Victorian lawyers and the Child Safety Commissioner have raised serious concerns about a 16-year-old Aboriginal boy who was held in solitary confinement at one of the state’s adult jails.
The teen spent nearly four months in solitary confinement at the Charlotte maximum security unit inside Port Phillip Prison while under the protection of the Department of Human Services (DHS).
The teenager spent 22 hours a day in solitary confinement. The other two hours of the day were spent handcuffed in an exercise yard.
Director of the Law Institute of Victoria, Michael Holcroft, is highly critical of the case.
“It’s a form of torture. It’s the same sort of thing that happened to David Hicks in Guantanamo Bay,” he said.
Legal experts now want to know how many other juveniles are inside adult jails.
The Charlotte unit is described as a jail within a jail – it is the highest security section inside Port Phillip Prison.
Former drug squad detective Paul Dale and underworld figure Mick Gatto have served time there.
The 16-year-old Aboriginal boy was incarcerated there from July until last week while under a child protection order from the DHS.
Tiffany Overall from justice group Youth Law has been trying unsuccessfully to find out how many more young people have been held in solitary confinement at adult jails.
“It is not acceptable for a 16-year-old to be in the adult prison system and to be in the adult prison system in solitary confinement. Someone should be accountable,” she said.
The teenager was moved to the adult prison after he and a number of other youths tried to escape from the Parkville Juvenile Justice Centre in July.
It is alleged he attacked a guard, cutting his neck with a knife.
The Youth Parole Board then approved the teen’s transfer to Port Phillip Prison, where he was placed in the Charlotte unit.
Two others, both aged 17, were also transferred to solitary confinement within the adult prison.
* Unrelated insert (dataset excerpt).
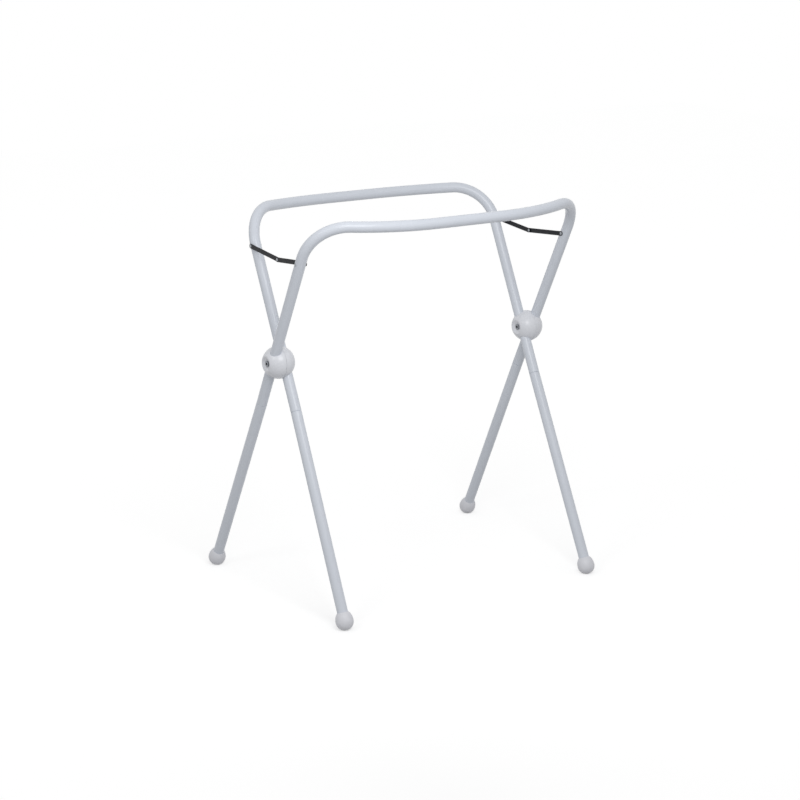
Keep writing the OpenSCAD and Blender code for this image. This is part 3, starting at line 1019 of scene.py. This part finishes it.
class BATHSTAND_OT_set_studio(Operator):
    """Sets the camera, the floor, the two softboxes and the even light of the studio"""

    bl_idname = "bath_stand.set_studio"
    bl_label = "Set Studio"

    def execute(self, context):
        studio = settings("studio")
        self.set_camera(context.scene, studio)
        self.lay_floor(studio)
        self.hang_softbox("front_softbox", studio.key_place, studio.key_power, studio)
        self.hang_softbox("side_softbox", studio.side_place, studio.side_power, studio)
        self.light_world(context.scene, studio)
        context.scene.view_settings.view_transform = "Standard"
        return {"FINISHED"}

    def set_camera(self, scene, studio):
        """Camera with its line of sight turned by yaw, pitch and roll."""
        level = Vector((sin(studio.yaw), cos(studio.yaw), 0))
        right = Vector((cos(studio.yaw), -sin(studio.yaw), 0))
        sight = cos(studio.pitch) * level - sin(studio.pitch) * UP
        upward = right.cross(sight)
        across = cos(studio.roll) * right + sin(studio.roll) * upward
        above = cos(studio.roll) * upward - sin(studio.roll) * right
        data = bpy.data.cameras.new("studio_camera")
        data.sensor_width = 36
        data.lens = studio.lens
        camera = bpy.data.objects.new("studio_camera", data)
        turn = Matrix((across, above, -sight)).transposed().to_4x4()
        camera.matrix_world = Matrix.Translation(studio.eye) @ turn
        scene.collection.objects.link(camera)
        scene.camera = camera

    def lay_floor(self, studio):
        """Pale seamless floor just under the feet."""
        half = studio.floor_side / 2
        mesh = bmesh.new()
        signs = ((-1, -1), (1, -1), (1, 1), (-1, 1))
        corners = [mesh.verts.new((x * half, y * half, -FLOOR_DROP)) for x, y in signs]
        mesh.faces.new(corners)
        floor = add_piece("studio_floor", mesh)
        floor.data.materials.append(self.floor_paper(studio))

    def floor_paper(self, studio):
        """Matt grey paper to light the stand by, which the camera sees as white with a faint shadow."""
        material, tree, shader, where = start_material("background_paper_white")
        paper = toned(tree, settings("colours").floor, where, darker=0.01, spacing=400 * MM)
        tree.links.new(paper, shader.inputs["Base Color"])
        shader.inputs["Roughness"].default_value = 0.9
        shader.inputs["Specular IOR Level"].default_value = 0.0
        away = add_node(tree, "ShaderNodeVectorMath", {0: where, 1: studio.glow_middle}, operation="DISTANCE")
        nearness = add_node(
            tree,
            "ShaderNodeMapRange",
            {"Value": away.outputs["Value"], "From Max": studio.glow_reach, "To Min": 1.0, "To Max": 0.0},
        )
        squared = add_node(tree, "ShaderNodeMath", {0: nearness.outputs["Result"], 1: 2.0}, operation="POWER")
        missing = add_node(
            tree,
            "ShaderNodeMapRange",
            {"Value": squared.outputs["Value"], "To Min": studio.far_glow, "To Max": studio.near_glow},
        ).outputs["Result"]
        strength = add_node(tree, "ShaderNodeMath", {0: seen_plainly(tree), 1: missing}, operation="MULTIPLY")
        glow = add_node(tree, "ShaderNodeEmission", {"Strength": strength.outputs["Value"]})
        both = add_node(tree, "ShaderNodeAddShader", {0: shader.outputs["BSDF"], 1: glow.outputs["Emission"]})
        tree.links.new(both.outputs["Shader"], tree.nodes["Material Output"].inputs["Surface"])
        return material

    def hang_softbox(self, name, middle, power, studio):
        """Square area light that faces the stand."""
        data = bpy.data.lights.new(name, "AREA")
        data.shape = "SQUARE"
        data.size = studio.softbox_size
        data.energy = power
        lamp = bpy.data.objects.new(name, data)
        lamp.location = middle
        away = Vector(middle) - Vector(studio.softbox_aim)
        lamp.rotation_euler = away.to_track_quat("Z", "Y").to_euler()
        bpy.context.scene.collection.objects.link(lamp)

    def light_world(self, scene, studio):
        """Even light from all round, which the camera and every reflection see as plain white."""
        world = bpy.data.worlds.new("studio_world")
        world.use_nodes = True
        tree = world.node_tree
        strength = add_node(tree, "ShaderNodeMapRange", {"Value": seen_plainly(tree), "To Min": studio.sky})
        tree.nodes["Background"].inputs["Color"].default_value = (1, 1, 1, 1)
        tree.links.new(strength.outputs["Result"], tree.nodes["Background"].inputs["Strength"])
        scene.world = world


STEPS = (
    BATHSTAND_OT_bend_frame_tubes,
    BATHSTAND_OT_fit_lower_legs,
    BATHSTAND_OT_mould_half_balls,
    BATHSTAND_OT_mould_feet,
    BATHSTAND_OT_cut_stay_links,
    BATHSTAND_OT_plate_rivets,
    BATHSTAND_OT_blacken_pivots,
    BATHSTAND_OT_fit_washers,
    BATHSTAND_OT_set_studio,
)
GROUPS = {
    "tube": TubeSizes,
    "hub": HubSizes,
    "foot": FootSizes,
    "stay": StaySizes,
    "colours": FinishColours,
    "studio": StudioSettings,
}


class BATHSTAND_PT_sidebar(Panel):
    """Sidebar panel with the steps and the settings of the stand"""

    bl_idname = "BATHSTAND_PT_sidebar"
    bl_label = "Baby Bath Stand"
    bl_space_type = "VIEW_3D"
    bl_region_type = "UI"
    bl_category = "Bath Stand"

    def draw(self, context):
        for step in STEPS:
            self.layout.operator(step.bl_idname)
        for name in GROUPS:
            box = self.layout.box()
            box.label(text=name.capitalize())
            group = settings(name)
            for size in group.bl_rna.properties:
                if not size.is_readonly and size.identifier != "name":
                    box.prop(group, size.identifier)


def register():
    for name, group in GROUPS.items():
        bpy.utils.register_class(group)
        setattr(bpy.types.Scene, "bath_stand_" + name, PointerProperty(type=group))
    for kind in STEPS + (BATHSTAND_PT_sidebar,):
        bpy.utils.register_class(kind)


def unregister():
    for kind in (BATHSTAND_PT_sidebar,) + STEPS[::-1]:
        bpy.utils.unregister_class(kind)
    for name, group in GROUPS.items():
        delattr(bpy.types.Scene, "bath_stand_" + name)
        bpy.utils.unregister_class(group)


def main():
    """Builds the dressed stand."""
    register()
    for step in STEPS:
        group, name = step.bl_idname.split(".")
        getattr(getattr(bpy.ops, group), name)()


if __name__ == "__main__":
    main()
“Even if someone was a violent person, there has to be a better way of dealing with this than locking them up in solitary confinement in an adult prison for four or five months,” Mr Holcroft said.
The ABC’s 7.30 Victoria program has learnt the case was raised at a Youth Diversion Roundtable on September 19, which was attended by three Victorian Government ministers.
Corrections Minister, Andrew McIntosh, Community Services Minister, Mary Wooldridge and Attorney-General, Robert Clark.
People who attended that meeting have confirmed that serious concerns were raised about the boy’s welfare.
However, the 16-year-old remained in solitary confinement at the jail for another month.
Mr Holcroft said the case may breach human rights protections.
“The Human Rights Charter says children should not be kept with adult prisoners, although there is an exception there if it’s not feasible otherwise. I’m sure there were other alternatives here,” he said.
“It’s extremely distressing that such a young person would be kept in solitary confinement for a period of months receiving, I presume, no rehab or support.”
The Child Safety Commissioner, Bernie Geary, became aware of the case earlier this month and visited the 16-year-old in the Charlotte unit.
Victoria’s Shadow Attorney-General Martin Pakula says the Government must explain what has gone wrong with the system.
“As a minister, if you’re made aware of a serious problem, your responsibility is to act immediately,” Mr Pakula said.
“I understand there was an escape attempt but the solution to that surely is not to put young people into the adult prison system.”
The Victorian Aboriginal Legal Service said it has serious concerns that a child under the protection of the DHS was jailed in such a way.
7.30 Victoria has obtained an email sent from the Aboriginal Legal Service two weeks ago to the director of youth justice within the Department of Human Services, the Child Safety Commissioner and the Department of Community Development.
In the email, the legal service describes the case as “the abhorrent detention of 16/17 year olds in adult prisons … under … draconian conditions … this in our view breaches both the Victorian Charter (of Human Rights) and CROC (the United Nations Convention of the Rights of the Child).”
One week after the email was sent, the 16-year-old was released back into youth detention to the Malmsbury Juvenile Justice Centre.
7.30 Victoria understands the two 17-year-olds have been moved out of solitary confinement but remain at Port Phillip Prison.
The Law Institute wants the case investigated.
“I think we need to know firstly how many young offenders, how many juveniles are being held in adult prisons, how prevalent this is,” Mr Holcroft said.
“I certainly hope not very, and then someone needs to look at this particular case and find out what went wrong.
“I’m sure the Department of Corrections has that material but it’s not something they’re likely to share very freely… it’s probably embarrassing.”
7.30 Victoria asked Premier Ted Baillieu, along with Ms Wooldridge, Mr McIntosh and Mr Clark to appear on the program to comment on the case, but all declined.
In a statement, Mr Clark said while he attended the September 19 meeting, he left before the case of the 16-year-old was raised.